And the most sustainable city is... Newcastle!
Newcastle has been crowned the UK’s most sustainable city according to a new league table drawn up by development organisation Forum for the Future
The 2009 league table (attached) is based on criteria such as quality of life, future-proofing and environmental performance. Britain’s 20 largest cities were compared on the Forum’s ‘Sustainable Cities Index’ which has been tracking their progress in sustainability over the last three years.
Newcastle has steadily risen to the poll position this year, from eighth position two years ago
As the league table shows, Newcastle has steadily risen to the poll position this year, from eighth position two years ago. This achievement comes as a result of the city’s eco-ambitions, laid out in its Sustainable Community Strategy for 2008 to 2011. The strategy claims the city’s economic growth ‘will not have been achieved at the expense of the environment’. It goes on to say that ‘Newcastle in 2021 will be a sustainable city with excellent air quality, low waste levels, low carbon emissions and high recycling rates.’

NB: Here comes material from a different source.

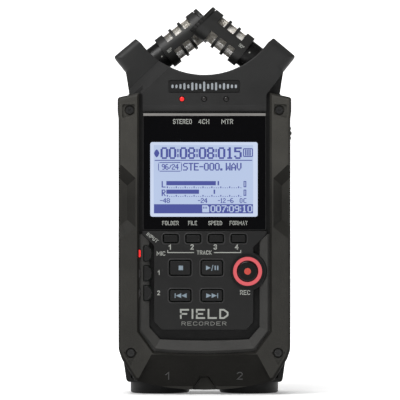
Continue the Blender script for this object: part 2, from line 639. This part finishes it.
def build_icons():
    """Transport marks, each on its own key."""
    shapes = {}
    at = centre("stop_button")
    shapes["stop"] = [rectangle(at.x - 0.65, at.x + 1.15, at.z - 0.9, at.z + 0.9)]
    at = centre("play_button")
    shapes["play"] = [triangle(at.x - 2.4, at.z, 0.95, 1.9),
                      [(at.x - 0.3, at.z - 1.2), (at.x, at.z - 1.2), (at.x + 0.6, at.z + 1.2),
                       (at.x + 0.3, at.z + 1.2)],
                      rectangle(at.x + 1.1, at.x + 1.6, at.z - 0.9, at.z + 0.9),
                      rectangle(at.x + 2.1, at.x + 2.6, at.z - 0.9, at.z + 0.9)]
    for name, way, shift in (("rewind", -1, 0.3), ("forward", 1, 0.0)):
        at = centre(name + "_button") + Vector((shift, 0, 0))
        bar = sorted((at.x + way * 2.15, at.x + way * 2.5))
        shapes[name] = [triangle(at.x - way * 2.3, at.z, 0.95, way * 2.1),
                        triangle(at.x - way * 0.1, at.z, 0.95, way * 2.1),
                        rectangle(bar[0], bar[1], at.z - 0.95, at.z + 0.95)]
    for name, corners in shapes.items():
        marks(name + "_icon", corners, CAP_Y, "print_blue", name + "_button")
    at = centre("rec_button")
    marks("rec_icon", [disc(at.x, at.z, 1.36)], CAP_Y + 0.25, "red_dot", "rec_button",
          thickness=0.2)


def build_key_lips():
    """Low moulded lip on the keypad round each opening of the front keys."""
    keys = ["stop", "play", "rewind", "forward"] + [f"track_{number}" for number in range(1, 5)]
    inner, outer, tall, key_corner = 0.5, 0.95, 0.12, 0.5
    section = ((outer, PLATE_Y), (outer - 0.15, PLATE_Y - tall), (inner + 0.1, PLATE_Y - tall),
               (inner, PLATE_Y))
    for key in keys:
        a, b = low(key + "_button"), high(key + "_button")
        bm = bmesh.new()
        hoop(bm, [(rounded(a.x - grow, b.x + grow, a.z - grow, b.z + grow, key_corner + grow), y)
                  for grow, y in section])
        piece(key + "_lip", bm, "lip", "root")


def build_emblem():
    """Generic mark on the badge plate: a row of bars like a sound wave."""
    at = centre("yoke_badge")
    count, wide, bar_half, corner = 17, 25.6, 0.42, 0.4
    shapes = []
    for i in range(count):
        phase = (i - (count - 1) / 2) / (count / 2)
        swell = math.cos(phase * math.pi / 2) * (0.6 + 0.4 * math.cos(i * math.pi * 0.75))
        tall = 0.6 + 1.35 * swell
        x = at.x - wide / 2 + wide * i / (count - 1)
        shapes.append(rounded(x - bar_half, x + bar_half, at.z - tall, at.z + tall, corner, 4))
    marks("badge_emblem", shapes, low("yoke_badge").y, "emblem", "root", thickness=0.15)


# ---------------------------------------------------------------- lamps
def dome(bm, x, y, z, radius, bulge):
    """Domed lens facing the front, closed at the back."""
    rings, sides, deep = 6, 32, 1.0
    rows = []
    for ring in range(rings):
        angle = math.pi / 2 * ring / rings
        rows.append([bm.verts.new((px, y - bulge * math.sin(angle), pz))
                     for px, pz in disc(x, z, radius * math.cos(angle), sides)])
    top = bm.verts.new((x, y - bulge, z))
    back = [bm.verts.new((px, y + deep, pz)) for px, pz in disc(x, z, radius, sides)]
    rows.insert(0, back)
    for a, b in zip(rows, rows[1:]):
        for i in range(sides):
            j = (i + 1) % sides
            bm.faces.new((a[i], a[j], b[j], b[i]))
    for i in range(sides):
        bm.faces.new((rows[-1][i], rows[-1][(i + 1) % sides], top))
    bm.faces.new(back[::-1])


def build_lamps():
    """Three mode lamps on the yoke and three input lamps; the first of each is lit."""
    lens, bezel, bulge, z = 0.88, 1.25, 0.3, 119.5
    for number, x in enumerate((-9.1, -0.1, 8.8), start=1):
        bm = bmesh.new()
        dome(bm, x, YOKE_Y + bulge, z, lens, bulge)
        lit = number == 1
        made = piece(f"mode_lamp_{number}", bm, "lamp_on" if lit else "lamp_off", "root")
        for face in made.data.polygons:
            face.use_smooth = True
        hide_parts("indicator_leds")
        bm = bmesh.new()
        rim(bm, disc(x, z, bezel), disc(x, z, lens), YOKE_Y + 0.1, YOKE_Y + 0.9)
        piece(f"mode_lamp_{number}_bezel", bm, "gloss_black", "root")
    y, x0, x1, half_tall, deep = low("indicator_leds").y, -26.7, -25.8, 1.45, 1.5
    for name in ("mic", "1", "2"):
        z = centre(f"input_{name}_button").z
        bm = bmesh.new()
        prism(bm, rounded(x0, x1, z - half_tall, z + half_tall, 0.4), y, y + deep)
        lit = name == "mic"
        made = piece(f"input_lamp_{name}", bm, "lamp_on" if lit else "lamp_off", "root")
        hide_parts("indicator_leds")


# ---------------------------------------------------------------- microphones
def mic_frame(side):
    """Matrix from a microphone's own frame, in mm with its tip at z = 0, to the model."""
    joint = CAD_JOINTS[f"mic_{side}_turn"]
    axis = Vector(joint["axis"]).normalized()
    across = Vector((0, 1, 0))
    up = across.cross(axis)
    turn = Matrix((up, across, axis)).transposed().to_4x4()
    return Matrix.Translation(Vector(joint["pos_m"]) / MM) @ turn


def wire(bm, points, radius, sides=4):
    """A thin round wire through points."""
    rows, side = [], None
    for i, p in enumerate(points):
        ahead = (points[min(i + 1, len(points) - 1)] - points[max(i - 1, 0)]).normalized()
        if side is None:
            side = ahead.orthogonal().normalized()
        else:
            side = (side - ahead * side.dot(ahead)).normalized()
        other = ahead.cross(side)
        rows.append([bm.verts.new(p + (side * math.cos(a) + other * math.sin(a)) * radius)
                     for a in (2 * math.pi * k / sides for k in range(sides))])
    for a, b in zip(rows, rows[1:]):
        for k in range(sides):
            bm.faces.new((a[k], a[(k + 1) % sides], b[(k + 1) % sides], b[k]))
    bm.faces.new(rows[0][::-1])
    bm.faces.new(rows[-1])


def build_weave(side):
    """Woven wire sleeve inside the cage: two crossing families of helical wires."""
    radius, start, end, strands = 5.68, -18.5, -6.0, 46
    steps, twist, ripple, thick = 12, 1.9, 0.05, 0.1
    bm = bmesh.new()
    for way in (-1, 1):
        for strand in range(strands):
            points = []
            for step in range(steps + 1):
                share = step / steps
                angle = 2 * math.pi * strand / strands + way * share * twist
                reach = radius + way * ripple * (1 if (step + strand) % 2 else -1)
                points.append(Vector((reach * math.cos(angle), reach * math.sin(angle),
                                      start + (end - start) * share)))
            wire(bm, points, thick)
    bm.transform(mic_frame(side))
    made = piece(f"mic_{side}_weave", bm, "weave", f"mic_{side}")
    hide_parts(f"mic_{side}_mesh")


def build_end_grille(side):
    """Flat woven grid over the slanted end of a microphone."""
    reach, pitch, thick, z_across, z_along = 5.5, 0.62, 0.11, -0.72, -0.60
    tilt = math.radians(7.5)
    bm = bmesh.new()
    count = int(reach / pitch)
    for i in range(-count, count + 1):
        offset = i * pitch
        half = math.sqrt(reach ** 2 - offset ** 2)
        wire(bm, [Vector((-half, offset, z_across)), Vector((half, offset, z_across))], thick)
        wire(bm, [Vector((offset, -half, z_along)), Vector((offset, half, z_along))], thick)
    bm.transform(mic_frame(side) @ Matrix.Rotation(tilt if side == "right" else -tilt, 4, "Y"))
    piece(f"mic_{side}_end_weave", bm, "weave", f"mic_{side}")


def build_mic_marks(side):
    """Angle mark on the collar and index dot on the stub, wrapped round the barrel."""
    along, lift = (-1, 0.9) if side == "right" else (1, -0.45)
    for name, words, radius, place, size, stroke in (("angle", "90*", 6.9, -19.9, (2.3, 1.3), 0.19),
                                                     ("dot", "-", 5.75, -24.0, (0.6, 0.6), 0.5)):
        bm = lettering(words, *size, stroke, 0.04)
        for vert in bm.verts:
            u, v, w = vert.co
            angle = math.radians(-90) - along * (v + lift) / radius
            reach = radius + w
            vert.co = (reach * math.cos(angle), reach * math.sin(angle), place + along * u)
        bm.transform(mic_frame(side))
        piece(f"mic_{side}_{name}", bm, "print", f"mic_{side}")


build_display()
build_labels()
build_icons()
build_key_lips()
build_emblem()
build_lamps()
for mic_side in ("left", "right"):
    build_weave(mic_side)
    build_end_grille(mic_side)
    build_mic_marks(mic_side)


# ---------------------------------------------------------------- marks on the case
def build_case_marks():
    lean, hinge_z, z = 13.0, 16.4, 7.7       # the middle of the chin leans back under this height
    surface_at = ARMOUR_Y + (hinge_z - z) * math.tan(math.radians(lean))
    for number, x in ((1, -15.0), (2, 14.3)):
        label(f"chin_number_{number}", str(number), x, z, 3.2, 1.5 if number == 1 else 2.3,
              surface_at, "print_dim", depth=0.15, stroke=0.4, lean=lean)
    side_marks = (
        ("right", "MENU", centre("menu_button").z + 5.6, 4.6),
        ("right", "REC LEVEL", centre("rec_level_rocker").z + 10.0, 8.8),
        ("left", "VOLUME", centre("volume_rocker").z + 10.2, 6.6),
        ("left", "POWER", centre("power_switch").z + 7.2, 5.6),
        ("left", "HOLD", centre("power_switch").z - 7.0, 4.4),
        ("left", "REMOTE", 99.2, 6.6), ("left", "LINE/PHONE", 88.6, 9.6), ("left", "USB", 46.0, 3.2))
    for facing, words, z, width in side_marks:
        label("mark_" + words.split("/")[0].replace(" ", "_").lower(), words, -2.0, z, 1.4, width,
              SIDE_X if facing == "right" else -SIDE_X, "print_thin",
              facing=facing, stroke=0.24)


build_case_marks()


# ---------------------------------------------------------------- stage, light and camera
def build_stage():
    """Round pale floor that curves up into a low wall on all sides; sizes here are in metres."""
    material, tree, shader = new_material("backdrop")
    pale = shaded(tree, noise(tree, 2.0, 1.0), (0.93, 0.93, 0.93), (0.95, 0.95, 0.95))
    tree.links.new(pale, shader.inputs["Emission Color"])
    socket(shader, "Roughness", 0.9)
    socket(shader, "Specular IOR Level", 0.1)
    y = coordinate(tree, "Y")
    behind = stretched(tree, y, 0.0, 0.3, 0.25, 0.95)
    in_front = stretched(tree, y, -0.8, -0.1, 0.5, 0.25)
    tree.links.new(stretched(tree, y, -0.5, -0.06, 0.2, 0.94), shader.inputs["Base Color"])
    tree.links.new(combined(tree, "MAXIMUM", behind, in_front), shader.inputs["Emission Strength"])
    flat, bend, top, sides, flat_steps, bend_steps = 2.2, 0.8, 1.2, 96, 8, 12
    profile = [(flat * (step / flat_steps) ** 2, 0.0) for step in range(1, flat_steps + 1)]
    for step in range(1, bend_steps + 1):
        angle = math.radians(90 * step / bend_steps)
        profile.append((flat + bend * math.sin(angle), bend * (1 - math.cos(angle))))
    profile.append((flat + bend, top))
    bm = bmesh.new()
    rows = [[bm.verts.new((px, py, z)) for px, py in disc(0.0, 0.0, radius, sides)]
            for radius, z in profile]
    bm.faces.new(rows[0])
    for a, b in zip(rows, rows[1:]):
        for i in range(sides):
            j = (i + 1) % sides
            bm.faces.new((a[i], b[i], b[j], a[j]))
    mesh = bpy.data.meshes.new("backdrop")
    bm.to_mesh(mesh)
    bm.free()
    for face in mesh.polygons:
        face.use_smooth = True
    mesh.materials.append(material)
    made = bpy.data.objects.new("backdrop", mesh)
    bpy.context.scene.collection.objects.link(made)


def area_light(name, place, target, size, watts):
    light = bpy.data.lights.new(name, "AREA")
    light.shape = "RECTANGLE"
    light.size, light.size_y = size
    light.energy = watts
    made = bpy.data.objects.new(name, light)
    made.location = place
    made.rotation_euler = (Vector(target) - Vector(place)).to_track_quat("-Z", "Y").to_euler()
    bpy.context.scene.collection.objects.link(made)


def build_light():
    world = bpy.data.worlds.new("studio")
    world.use_nodes = True
    background = world.node_tree.nodes["Background"]
    socket(background, "Color", (1.0, 0.99, 0.97, 1.0))
    socket(background, "Strength", 0.08)
    bpy.context.scene.world = world
    middle = (0, 0, 0.09)
    area_light("key", (-0.2, -0.4, 0.62), middle, (0.5, 0.35), 4.7)
    area_light("top", (0.0, 0.15, 0.9), middle, (0.6, 0.3), 3.0)
    area_light("edge_left", (-0.8, 0.05, 0.3), middle, (0.15, 0.5), 0.5)
    area_light("edge_right", (0.8, 0.05, 0.3), middle, (0.15, 0.5), 0.5)
    bpy.context.scene.view_settings.view_transform = "Standard"


def build_camera():
    """Straight-on camera; its field is 162.3 mm wide a little behind the front face."""
    distance, field, sensor = 1.5, 0.1623, 36.0
    camera = bpy.data.cameras.new("camera")
    camera.sensor_width = sensor
    camera.lens = sensor * distance / field
    camera.clip_start, camera.clip_end = 0.05, 20.0
    made = bpy.data.objects.new("camera", camera)
    made.location = (-1.8 * MM, -0.010 - distance, 78.7 * MM)
    made.rotation_euler = (math.radians(90), 0, 0)
    bpy.context.scene.collection.objects.link(made)
    bpy.context.scene.camera = made


build_stage()
build_light()
build_camera()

Newcastle has knocked last years’s champions Bristol from the top slot and forced 2007 victors Brighton into third place despite coming below both in the listings for quality of life and future-proofing. Bristol let itself down with a poor performance in the environmental category where its high eco-footprint undermined its excellent recycling and transport efforts.

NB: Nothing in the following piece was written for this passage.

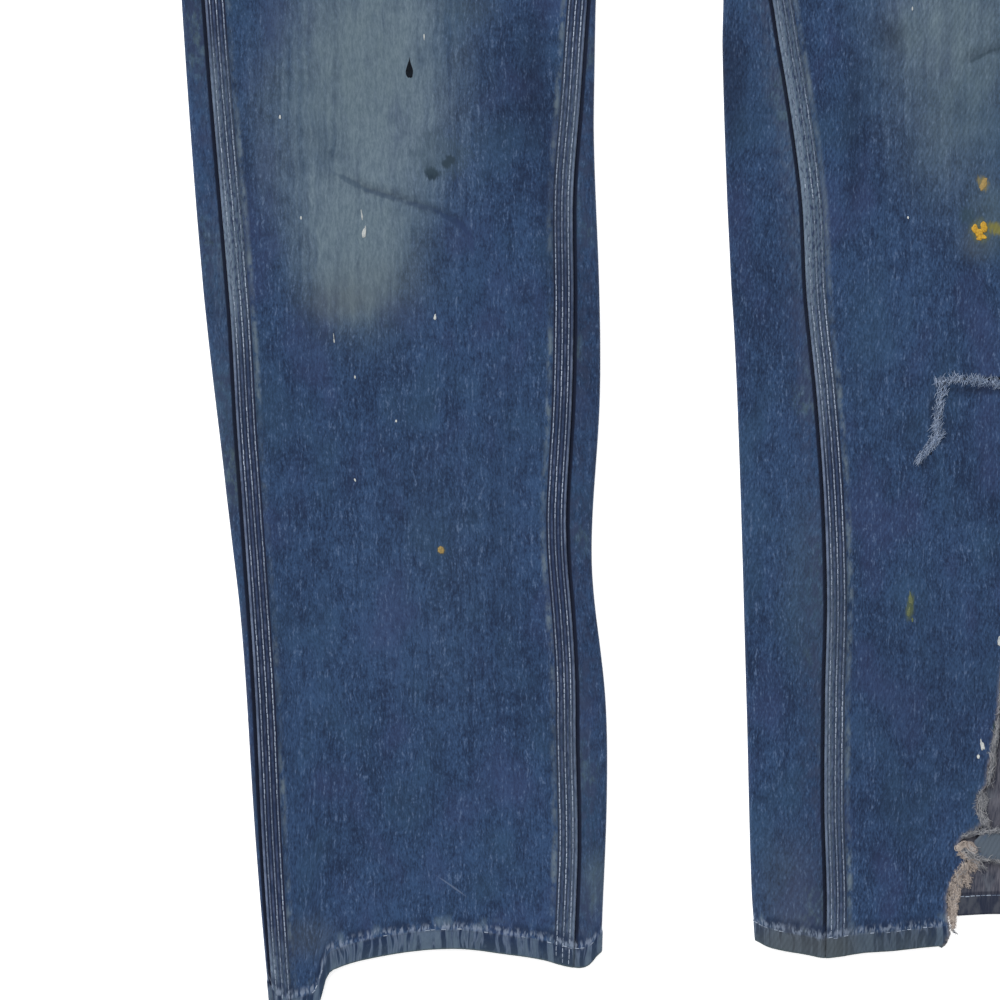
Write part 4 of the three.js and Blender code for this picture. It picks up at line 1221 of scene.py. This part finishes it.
def sewLeg(leg, name):
    sewing = Sewing(name)
    lost = stitching["lost"]
    down = np.arange(1.5, waistband["from"] + 1, 1.5)
    for offset in pattern["stitchRows"]:
        start, end = edgesOf(leg, "front", down)
        sewing.run(*onLeg(leg, "front", start + offset, down), lost=lost["seam"])
        inner = down[down > 14] if leg is leftLeg else down[down < pattern["crotchY"] - 2]
        start, end = edgesOf(leg, "front", inner)
        sewing.run(*onLeg(leg, "front", end - offset, inner), lost=lost["seam"])
    share = np.linspace(0, 1, 140)
    level = np.full(len(share), pattern["hemRow"])
    start, end = edgesOf(leg, "front", level)
    along = start + 1 + (end - start - 2) * share
    path, ups = onLeg(leg, "front", along, level)
    if leg is leftLeg:  # the rip goes through the hem
        whole = ~insideRip(path[:, 0], path[:, 1])
        edge = np.nonzero(~whole)[0]
        low, high = edge[0], edge[-1] + 1
        sewing.run(path[:low], ups[:low], lost=lost["leftHemOuter"], wobble=0.3)
        sewing.run(path[high:], ups[high:], lost=lost["leftHemInner"], wobble=0.3)
    else:
        sewing.run(path, ups, lost=lost["rightHem"], wobble=0.3)
    start, end = edgesOf(leg, "back", level)
    cut = section(leg, level)
    half, quarter = cut.half, cut.quarter
    for low, high in ((start + 1, half + quarter), (2 * half - quarter, end - 1)):
        along = low + (high - low) * share
        sewing.run(*onLeg(leg, "back", along, level), lost=lost["backHem"])
    along = half + quarter + (half - 2 * quarter) * share
    path, ups = onLeg(leg, "back", along, level)
    path[:, 2] += 0.12  # clear of the surface the garment lies on
    sewing.run(path, ups, lost=lost["under"])
    path, ups = path.copy(), -ups
    path[:, 2] = pattern["backPly"] + stitching["sink"]
    sewing.run(path, ups, lost=lost["under"])  # the hem's inside
    sewing.build()


def sewFlat(sewing, x, y, z, lost=0.0):  # a run on a face that looks straight up
    path = np.stack(np.broadcast_arrays(x, y, z), axis=1)
    sewing.run(path, np.tile([0.0, 0, 1], (len(path), 1)), lost=lost)


def sewBody():
    sewing = Sewing("stitches_body")
    lost = stitching["lost"]
    rise = np.arange(waistband["to"] + 2, bib["top"] - 1, 2.0)
    for side in (-1, 1):
        for row in bib["rows"]:
            x = side * (through(bib["half"], rise) - row)
            z = bibFrontPoint(x, rise, np.full(len(x), row), bib["top"] - rise)
            sewFlat(sewing, x, rise, z, lost=lost["seam"])
    x = np.linspace(-122, 122, 120)
    for row in bib["topRows"]:
        y = np.full(120, bib["top"] - row)
        z = bibFrontPoint(x, y, 125 - np.abs(x), np.full(120, row))
        sewFlat(sewing, x, y, z, lost=lost["bibTop"])
    row = waistband["row"]
    low = -waistReach(rightLeg) + waistband["end"] + row
    high = waistReach(leftLeg) - waistband["end"] - row
    x = np.linspace(low, high, 240)
    for y in (waistband["from"] + row, waistband["to"] - row):
        sewFlat(sewing, x, y, waistbandPoint(x, y), lost=lost["seam"])
    y = np.linspace(waistband["from"] + row, waistband["to"] - row, 30)
    for x in (low, high):
        sewFlat(sewing, x, y, waistbandPoint(x, y))
    reach = strap["width"] / 2 - strap["rows"][0]
    for side in (-1, 1):
        route = strapRoutes[side]
        k = np.arange(len(route))
        for across in (-reach, reach):
            for stand in (strap["stitchStand"], -strap["stitchStand"]):
                path = strapPoint(route, k, np.full(len(k), across), np.full(len(k), stand))
                ups = strapPoint(route, k, np.full(len(k), across), np.full(len(k), stand * 2))
                ups = (ups - path) / abs(stand)
                sewing.run(path, ups, lost=lost["strap"])
        for k0 in (2, len(route) - 4):  # bar tacks where the strap is sewn down
            for step in (0, 1, 2):
                k = np.full(12, min(len(route) - 1, k0 + step))
                across = np.linspace(-13, 13, 12)
                out = strap["tackStand"]
                stand = np.full(12, out if k0 == 2 else -out)
                path = strapPoint(route, k, across, stand)
                ups = (strapPoint(route, k, across, stand * 2) - path) / out
                sewing.run(path, ups, pitch=1.4, length=2.2)
    sewing.build()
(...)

Brightonians, now polled third, have a similarly high eco-footprint per capita but have redeeming success in all other categories, notably education and the economy. The measurement of the ‘economy’ category came under scrutiny this year after a number of councils objected to one of the success indicators being the number of ‘green’ businesses listed on yell.com.
‘Cities with an industrial heritage face genuine challenges’
Comparisons have been drawn between Newcastle and other industrialised cities such as Manchester, Birmingham and Liverpool; they have all made some improvement on last year’s results but are still wallowing near the bottom of the list.
Peter Madden, chief executive of the Forum, said: ‘Cities with an industrial heritage face genuine challenges, but Newcastle’s success shows that it is possible to overcome the legacy of the past and perform well on many measures of sustainability. We hope it will inspire other cities to redouble their efforts.’
Unusually Cardiff and Plymouth, which both demonstrated improvements between 2007 and 2008, have significantly dropped on the listings - a result critics could blame on complacency or increased competition.
Interestingly, Hull may be deemed to have reached a sustainability plateau - they remain bottom.